Clever propaganda, not deep set of emotions. Hidden agenda. Aren’t we clear about this now. Political strategy, not abnormal psychology is what is going on here. Continuing to treat it on an individual basis catches you by surprise when the political trap line is pulled.
Two elements of the same equation — the expoxy and resin of conservatism. The agenda and strategry you’re correctly pinpointing wouldn’t work if it didn’t play to to deep emotions I’m talking about.
I know enough hardcore conservatives to see, in person, how it works.
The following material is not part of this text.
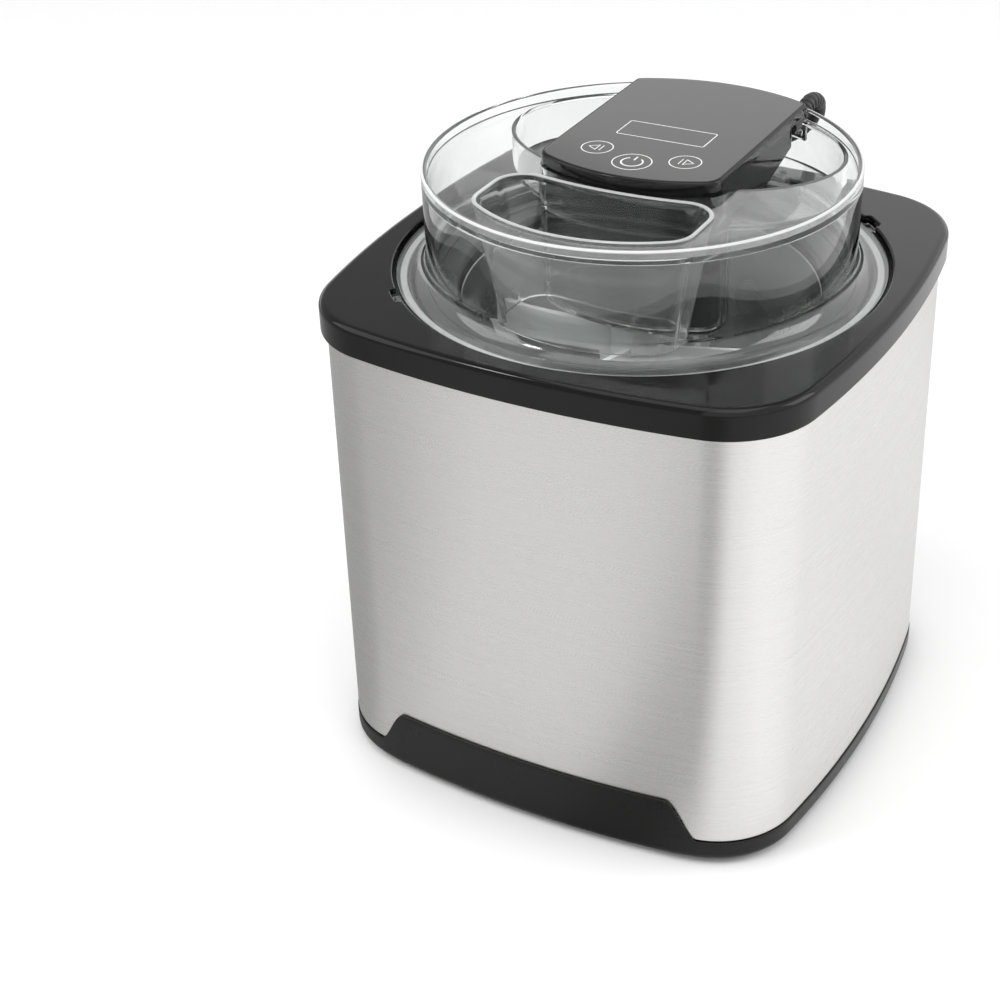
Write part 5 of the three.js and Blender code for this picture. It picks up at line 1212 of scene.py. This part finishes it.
def finishes():
    """Every finish by its name, made once."""
    if FINISHES:
        return FINISHES
    c = settings().colours
    polished = {"broad": 30, "depth": 0.003, "spread": 0.03}
    metal = {"depth": 0.01, "Metallic": 1.0}
    board_green, nickel = (0.02, 0.11, 0.045), (0.62, 0.6, 0.56)
    FINISHES.update(
        steel=brushed_steel(tuple(c.steel)),
        deck=finish("deck_black", tuple(c.black), 0.07, grain=260, Specular_IOR_Level=0.25, **polished),
        black=finish("head_black", tuple(c.black), 0.09, grain=300, Specular_IOR_Level=0.3, **polished),
        base=finish(
            "base_black", tuple(c.base), 0.3, grain=1800, broad=50, depth=0.012, Specular_IOR_Level=0.25
        ),
        tub=finish("tub_black", (0.02, 0.02, 0.02), 0.5, grain=2200, depth=0.03),
        rim=finish("rim_black", (0.015, 0.015, 0.015), 0.32, grain=1600, depth=0.012),
        film=finish("film", tuple(c.film), 0.06, grain=350, broad=20, depth=0.002, spread=0.02),
        ink=finish("ink", tuple(c.ink), 0.4, grain=4000, depth=0.004, change=0.03),
        clear=clear_plastic(tuple(c.clear)),
        # The bowl's colour carries painted shade as well as the aluminium's own grey.
        aluminium=spun_aluminium(tuple(c.aluminium)),
        canister=finish("canister_white", (0.62, 0.64, 0.65), 0.42, grain=1900, depth=0.02),
        gel=finish("coolant", (0.25, 0.5, 0.7), 0.5, grain=120, broad=18, depth=0.2, Subsurface_Weight=0.2),
        milky=finish("milky_plastic", tuple(c.milky), 0.35, grain=1500, depth=0.012, change=0.03),
        gasket=finish("gasket", (0.42, 0.43, 0.43), 0.55, grain=2400, depth=0.02),
        rubber=finish("rubber", tuple(c.rubber), 0.55, grain=2600, depth=0.02),
        plug=finish("plug_black", (0.016, 0.016, 0.016), 0.45, grain=2000, depth=0.02),
        tie=finish("tie_black", (0.03, 0.03, 0.03), 0.5, grain=2400, depth=0.02),
        zinc=finish("zinc", (0.5, 0.5, 0.5), 0.3, grain=1200, **metal),
        blade=finish("nickel", nickel, 0.22, grain=900, stretch=(1, 1, 12), depth=0.006, Metallic=1.0),
        brass=finish("brass", (0.7, 0.48, 0.2), 0.3, grain=900, **metal),
        motor=finish("motor_steel", (0.42, 0.42, 0.41), 0.35, grain=900, stretch=(1, 1, 8), **metal),
        plate=finish("plate_steel", (0.5, 0.5, 0.49), 0.34, grain=700, stretch=(1, 14, 1), **metal),
        gear=finish("gear_plastic", (0.78, 0.75, 0.66), 0.45, grain=1700, depth=0.015, change=0.04),
        board=finish("circuit_board", board_green, 0.42, grain=2400, broad=300, depth=0.02, change=0.25),
        display=finish("display", (0.03, 0.035, 0.03), 0.18, grain=900, broad=60, depth=0.004),
        key=finish("key_rubber", (0.05, 0.05, 0.05), 0.6, grain=2600, depth=0.02),
    )
    return FINISHES


# CAD nodes that are shown as they are, and their finishes.
CARRIED = {
    "inner_tub": "tub", "coolant_gel": "gel", "dasher": "milky", "lcd_module": "display",
    "control_board": "board", "key_": "key", "_screw_": "zinc", "output_gear": "gear",
    "reduction_gear": "gear", "gear_pin": "zinc", "motor_rotor": "motor", "motor_can": "motor",
    "gear_plate": "plate", "drive_bush": "brass",
}


# ---------------------------------------------------------------- camera and studio


def outward(azimuth, elevation):
    """Direction out from the object, with azimuth 0 at its front: (sin a cos e, -cos a cos e, sin e)."""
    level = np.cos(elevation)
    return Vector((np.sin(azimuth) * level, -np.cos(azimuth) * level, np.sin(elevation)))


def add_camera():
    """Camera at the settings' azimuth, elevation and distance, tilted by the roll about its own axis."""
    s = settings().camera
    back = outward(s.azimuth, s.elevation)
    right = Vector((np.cos(s.azimuth), np.sin(s.azimuth), 0))
    up = back.cross(right)
    cosine, sine = np.cos(s.roll), np.sin(s.roll)
    right, up = right * cosine + up * sine, up * cosine - right * sine
    data = bpy.data.cameras.new("camera")
    data.lens = s.lens
    data.sensor_width = 36
    data.clip_start = 0.01
    camera = add_object("camera", data)
    camera.matrix_world = Matrix((right, up, back)).transposed().to_4x4()
    camera.location = Vector(s.target) + back * s.distance
    bpy.context.scene.camera = camera


def soft_light(name, azimuth, elevation, distance, size, power):
    """A square light that faces the object's middle. Its angles are in degrees."""
    out = outward(*np.radians([azimuth, elevation]))
    data = bpy.data.lights.new(name, "AREA")
    data.size = size
    data.energy = power
    light = add_object(name, data)
    light.location = Vector((0, 0, 130 * MM)) + out * distance
    light.rotation_euler = out.to_track_quat("Z", "Y").to_euler()


def grey_ramp(t, value, stops):
    """Grey levels between stops of (position, level), for a value from 0 to 1."""
    ramp = t.add("ValToRGB", {"Fac": value})
    elements = ramp.color_ramp.elements
    elements[0].position, elements[1].position = stops[0][0], stops[-1][0]
    for position, _ in stops[1:-1]:
        elements.new(position)
    for element, (_, grey) in zip(elements, stops):
        element.color = (grey, grey, grey, 1)
    return ramp.outputs["Color"]


def mirror_ray(t):
    """1 for a ray from a polished surface, 0 for the camera's or one that came through clear plastic.

    It is the glossy flag less the transmission flag, and not below 0, because a transmitted ray carries both.
    """
    path = t.add("LightPath").outputs
    seen = t.math("SUBTRACT", path["Is Glossy Ray"], path["Is Transmission Ray"])
    return t.math("MAXIMUM", seen, 0.0)


# What polished surfaces see of the floor: grey levels by the angle from the front, in degrees, towards +X.
FLOOR_SEEN = [
    (-180, 0.62), (-110, 0.34), (-60, 0.34), (-47, 0.38), (-38, 0.54), (-28, 0.68), (-8, 0.7), (3, 0.64),
    (12, 0.42), (22, 0.4), (36, 0.85), (60, 1.0), (110, 0.96), (150, 0.85), (180, 0.62),
]


def studio_floor():
    """A wide round floor, pale to the eye; polished surfaces see it in soft bands round the object."""
    radius, thickness = 4.0, 0.02
    profile = [(0, -thickness), (radius, -thickness), (radius, 0.0), (0, 0.0)]
    floor = lathe("floor", profile, count=96, closed=False)
    rgb = tuple(settings().colours.floor)
    material = finish("floor", rgb, 0.75, grain=30, broad=3, depth=0.02, change=0.004, spread=0.02)
    t = Tree(material)
    split = t.add("SeparateXYZ", {"Vector": t.place((1.0, -1.0, 1.0))}).outputs
    share = t.ramp(t.math("ARCTAN2", split["X"], split["Y"]), -np.pi, np.pi)
    level = grey_ramp(t, share, [((degrees + 180) / 360, grey) for degrees, grey in FLOOR_SEEN])
    seen = t.add("Mix", {0: mirror_ray(t), 6: (*rgb, 1), 7: level}, data_type="RGBA")
    t.link(seen.outputs[2], t.shader.inputs["Base Color"])
    floor.data.materials.append(material)


def studio_world():
    """Pale surroundings. Polished surfaces see in them a bright wall whose upper edge climbs to the right.

    With z the sine of the elevation and a the angle from Y towards X, the wall fades out round
    z = 0.395 + 0.45 (a + 0.47).
    """
    world = bpy.data.worlds.new("studio")
    bpy.context.scene.world = world
    t = Tree(world)
    background = t.nodes["Background"]
    direction = t.add("SeparateXYZ", {"Vector": t.add("TexCoord").outputs["Generated"]})
    x, y, z = (direction.outputs[axis] for axis in "XYZ")
    climb = 0.45
    edge = t.math("MULTIPLY_ADD", t.math("ARCTAN2", x, y), climb, climb * 0.47)
    wall = t.ramp(t.math("SUBTRACT", z, edge), 0.37, 0.42, 1.35, 0.5)
    mirror = t.add("Mix", {0: mirror_ray(t), 2: 0.8, 3: wall})
    t.link(mirror.outputs[0], background.inputs["Color"])
    background.inputs["Strength"].default_value = 1.0


# ---------------------------------------------------------------- operators


class Maker(Operator):
    """Base of the operators that make pieces."""

    bl_options = {"REGISTER", "UNDO"}

    def execute(self, context):
        self.make(finishes())
        return {"FINISHED"}


class ICM_OT_camera(Operator):
    """Add the camera"""

    bl_idname = "icm.camera"
    bl_label = "Camera"

    def execute(self, context):
        add_camera()
        return {"FINISHED"}


class ICM_OT_cord(Maker):
    """Add the mains cord, its strain relief, tie and plug"""

    bl_idname = "icm.cord"
    bl_label = "Mains cord"

    def make(self, f):
        cord = place(mains_cord(), "head", "cord_rubber", f["rubber"], "power_cord", "cord_coil", "cord_tail")
        relief = place(strain_relief(), "head", "cord_rubber", f["plug"], "strain_relief")
        tie = place(cord_tie(), "head", "tie_plastic", f["tie"], "cord_tie")
        plug = place(mains_plug(), "head", "plug_plastic", f["plug"], "mains_plug")
        blades = place(plug_blades(), "head", "plug_plastic", f["blade"], "mains_plug")


class ICM_OT_body(Maker):
    """Add the base, its feet, the steel shell and the deck"""

    bl_idname = "icm.body"
    bl_label = "Body"

    def make(self, f):
        place(base_tray(), "body", "black_plastic", f["base"], "base_tray")
        place(steel_shell(), "body", "shell_steel", f["steel"], "steel_shell")
        place(top_deck(), "body", "deck_plastic", f["deck"], "top_deck")
        for k in range(1, 5):
            place(rubber_foot(k), "body", "foot_rubber", f["rubber"], f"rubber_foot_{k}")


class ICM_OT_canister(Maker):
    """Add the canister, its bowl and rim, and the lid's seal"""

    bl_idname = "icm.canister"
    bl_label = "Canister"

    def make(self, f):
        place(bowl(), "canister", "bowl_aluminium", f["aluminium"], "canister_bowl")
        place(canister_outer(), "canister", "canister_plastic", f["canister"], "canister_outer")
        place(canister_rim(), "canister", "black_plastic", f["rim"], "canister_rim")
        place(lid_gasket(), "seal", "gasket_rubber", f["gasket"], "lid_gasket")


class ICM_OT_lid(Maker):
    """Add the clear lid"""

    bl_idname = "icm.lid"
    bl_label = "Clear lid"

    def make(self, f):
        place(clear_lid(), "lid", "clear_plastic", f["clear"], "clear_lid", "lid_chute", "lid_well")


class ICM_OT_head(Maker):
    """Add the motor head's housing, cover and film with its icons"""

    bl_idname = "icm.head"
    bl_label = "Motor head"

    def make(self, f):
        place(head_housing(), "head", "black_plastic", f["black"], "head_housing")
        place(head_cover(), "head", "black_plastic", f["black"], "head_cover")
        place(overlay(), "head", "overlay_film", f["film"], "control_overlay")
        place(printed_icons(), "head", "overlay_film", f["ink"])


class ICM_OT_carried(Maker):
    """Give the CAD nodes that are shown as they are their finishes"""

    bl_idname = "icm.carried"
    bl_label = "Inner parts"

    def make(self, f):
        for name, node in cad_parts.items():
            for part, key in CARRIED.items():
                if part in name:
                    for slot in node.material_slots:
                        slot.material = f[key]


class ICM_OT_studio(Operator):
    """Add the floor, the surroundings and the lights"""

    bl_idname = "icm.studio"
    bl_label = "Studio"

    def execute(self, context):
        studio_floor()
        studio_world()
        soft_light("top", 10, 80, distance=1.6, size=1.4, power=9)
        soft_light("left", -60, 35, distance=1.8, size=1.2, power=8)
        soft_light("key", -39, 47, distance=1.4, size=0.16, power=1.6)
        soft_light("right", 110, 30, distance=1.8, size=1.0, power=8)
        return {"FINISHED"}


class ICM_PT_panel(Panel):
    """Settings and makers in the sidebar"""

    bl_label = "Ice cream maker"
    bl_idname = "ICM_PT_panel"
    bl_space_type = "VIEW_3D"
    bl_region_type = "UI"
    bl_category = "Ice cream maker"

    def draw(self, context):
        groups = context.scene.ice_cream_maker
        for name in ("body", "lid", "head", "cord", "colours", "camera"):
            box = self.layout.box()
            box.label(text=name.capitalize())
            group = getattr(groups, name)
            for key in group.__annotations__:
                box.prop(group, key)
        for operator in MAKERS:
            self.layout.operator(operator.bl_idname)


MAKERS = (
    ICM_OT_camera, ICM_OT_cord, ICM_OT_body, ICM_OT_canister,
    ICM_OT_lid, ICM_OT_head, ICM_OT_carried, ICM_OT_studio,
)
SETTINGS = (
    BodySettings, LidSettings, HeadSettings, CordSettings,
    ColourSettings, CameraSettings, IceCreamMakerSettings,
)


def register():
    """Tells Blender of the settings, the makers and the panel."""
    for cls in SETTINGS + MAKERS + (ICM_PT_panel,):
        bpy.utils.register_class(cls)
    bpy.types.Scene.ice_cream_maker = PointerProperty(type=IceCreamMakerSettings)


def unregister():
    """Takes them away again."""
    del bpy.types.Scene.ice_cream_maker
    for cls in reversed(SETTINGS + MAKERS + (ICM_PT_panel,)):
        bpy.utils.unregister_class(cls)


def main():
    """Makes every piece and the studio."""
    register()
    bpy.ops.icm.camera()
    bpy.ops.icm.cord()
    bpy.ops.icm.body()
    bpy.ops.icm.canister()
    bpy.ops.icm.lid()
    bpy.ops.icm.head()
    bpy.ops.icm.carried()
    bpy.ops.icm.studio()
    bpy.context.scene.view_settings.view_transform = "Standard"


if __name__ == "__main__":
    main()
People like Bush and Romney pursue an agenda as you’re saying, and do it by getting my religious relatives to have deep-set “gut level” emotions about what’s right and wrong for America on some “spiritual level” they’re imagining is the most important element of society.
I mean, there is no more dangerously meaningless term in our politics than “values” (as in “values voters” and “family values”).
It’s exactly what I wrote above: total immorality and absence of ethics gets dressed up with a few church visits and smiling vacation photos to create a meaningless veneer of “correct” (meaning, non-scary, white, “traditional”) “values”…while our side gets besmirched by ominous associations with “atheism” and “non-Christian” “belief.”
Bush was a playboy cokehead/drunk who lost money in the oil business, while Obama was an accomplished law professor with a history of community service. How do you turn a contrast like that upside down? Religion.